RECORDS SHOWN:
--------

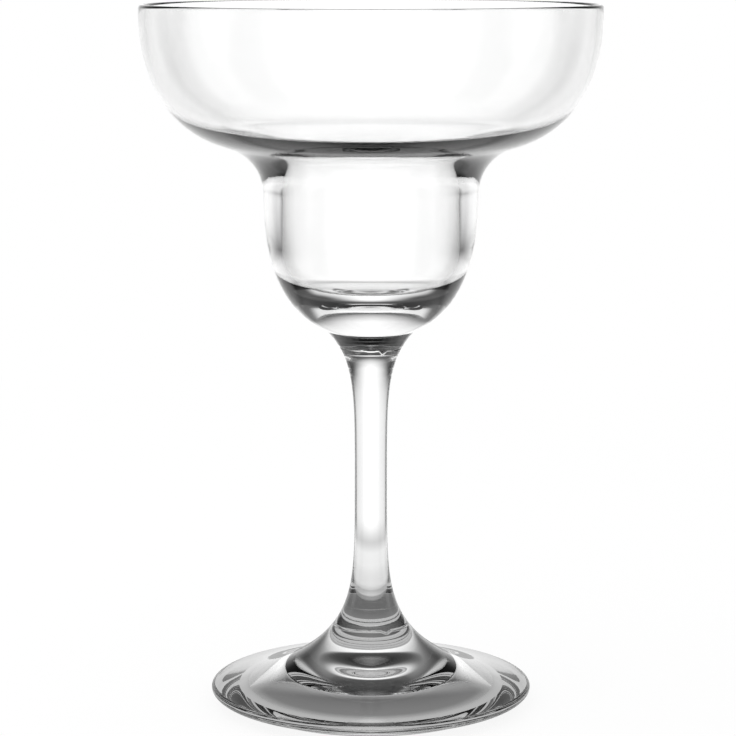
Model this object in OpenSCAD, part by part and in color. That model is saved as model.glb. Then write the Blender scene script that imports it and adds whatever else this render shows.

--------

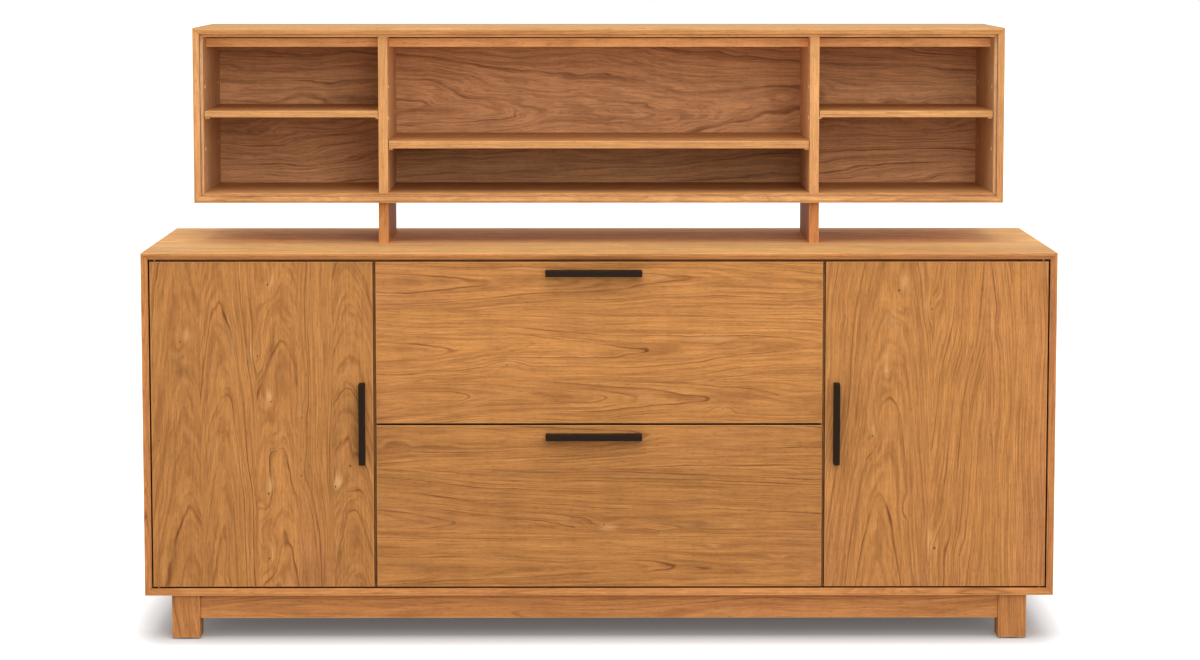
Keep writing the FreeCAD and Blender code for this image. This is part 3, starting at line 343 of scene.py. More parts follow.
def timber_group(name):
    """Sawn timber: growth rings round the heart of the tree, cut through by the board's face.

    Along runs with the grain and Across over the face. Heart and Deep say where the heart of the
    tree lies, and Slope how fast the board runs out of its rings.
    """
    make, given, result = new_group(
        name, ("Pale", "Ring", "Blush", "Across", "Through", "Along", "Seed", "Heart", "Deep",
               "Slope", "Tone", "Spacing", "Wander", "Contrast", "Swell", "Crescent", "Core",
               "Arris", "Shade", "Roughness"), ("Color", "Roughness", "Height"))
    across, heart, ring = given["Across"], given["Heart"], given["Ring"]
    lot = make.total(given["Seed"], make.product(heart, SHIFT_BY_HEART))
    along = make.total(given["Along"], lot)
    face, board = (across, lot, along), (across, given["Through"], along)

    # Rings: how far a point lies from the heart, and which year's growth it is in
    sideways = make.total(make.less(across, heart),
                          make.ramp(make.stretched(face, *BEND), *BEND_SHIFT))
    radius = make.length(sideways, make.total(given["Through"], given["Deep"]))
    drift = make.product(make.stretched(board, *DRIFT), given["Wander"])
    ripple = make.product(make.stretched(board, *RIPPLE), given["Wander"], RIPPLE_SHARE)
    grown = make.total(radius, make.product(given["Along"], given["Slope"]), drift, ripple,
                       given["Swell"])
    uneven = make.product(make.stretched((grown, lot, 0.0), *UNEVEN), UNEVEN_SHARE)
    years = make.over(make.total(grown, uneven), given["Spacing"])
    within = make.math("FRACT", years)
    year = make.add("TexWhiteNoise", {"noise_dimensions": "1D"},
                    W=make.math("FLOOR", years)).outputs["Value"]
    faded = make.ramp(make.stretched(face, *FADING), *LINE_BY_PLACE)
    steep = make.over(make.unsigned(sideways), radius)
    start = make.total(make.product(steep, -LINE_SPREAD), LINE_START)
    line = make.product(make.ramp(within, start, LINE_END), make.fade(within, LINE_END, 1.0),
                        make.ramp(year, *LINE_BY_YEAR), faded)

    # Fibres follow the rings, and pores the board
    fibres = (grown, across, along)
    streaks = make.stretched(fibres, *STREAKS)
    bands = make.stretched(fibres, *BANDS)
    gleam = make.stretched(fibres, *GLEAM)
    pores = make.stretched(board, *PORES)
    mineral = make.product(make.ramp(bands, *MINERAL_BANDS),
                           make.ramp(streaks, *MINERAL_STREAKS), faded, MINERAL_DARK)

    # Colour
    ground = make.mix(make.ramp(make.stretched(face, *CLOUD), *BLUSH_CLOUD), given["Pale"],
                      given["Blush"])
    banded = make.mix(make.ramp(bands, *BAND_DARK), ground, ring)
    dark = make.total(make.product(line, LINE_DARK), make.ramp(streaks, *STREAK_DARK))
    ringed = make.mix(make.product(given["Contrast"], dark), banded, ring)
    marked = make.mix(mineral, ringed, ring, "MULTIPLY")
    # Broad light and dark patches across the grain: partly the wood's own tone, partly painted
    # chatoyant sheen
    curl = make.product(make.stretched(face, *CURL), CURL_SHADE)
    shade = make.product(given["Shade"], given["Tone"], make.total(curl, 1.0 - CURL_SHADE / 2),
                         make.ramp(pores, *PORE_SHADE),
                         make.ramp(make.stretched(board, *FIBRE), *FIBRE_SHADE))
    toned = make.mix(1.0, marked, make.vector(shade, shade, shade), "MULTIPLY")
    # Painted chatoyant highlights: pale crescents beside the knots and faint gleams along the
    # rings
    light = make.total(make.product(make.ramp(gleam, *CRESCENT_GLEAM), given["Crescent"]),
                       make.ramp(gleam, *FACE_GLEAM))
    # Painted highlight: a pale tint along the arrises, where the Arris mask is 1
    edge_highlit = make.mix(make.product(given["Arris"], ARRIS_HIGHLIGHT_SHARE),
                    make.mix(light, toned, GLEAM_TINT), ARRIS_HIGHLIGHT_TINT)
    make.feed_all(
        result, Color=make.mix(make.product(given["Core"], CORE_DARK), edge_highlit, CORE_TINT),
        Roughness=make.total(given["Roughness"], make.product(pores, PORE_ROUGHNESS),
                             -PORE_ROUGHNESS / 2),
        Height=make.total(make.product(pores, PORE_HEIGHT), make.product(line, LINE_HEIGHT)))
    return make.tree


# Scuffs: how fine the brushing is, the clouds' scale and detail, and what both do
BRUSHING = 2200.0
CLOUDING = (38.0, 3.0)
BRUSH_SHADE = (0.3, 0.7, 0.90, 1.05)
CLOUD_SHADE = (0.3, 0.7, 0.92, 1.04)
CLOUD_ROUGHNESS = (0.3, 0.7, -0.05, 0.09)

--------

SHORT TASK:
Extract only the lines from the line with "Keep writing the" through the line with "the board's face.", keeping both end lines exactly as they are.

OUTPUT FOR THIS EXERCISE:
Keep writing the FreeCAD and Blender code for this image. This is part 3, starting at line 343 of scene.py. More parts follow.
def timber_group(name):
    """Sawn timber: growth rings round the heart of the tree, cut through by the board's face.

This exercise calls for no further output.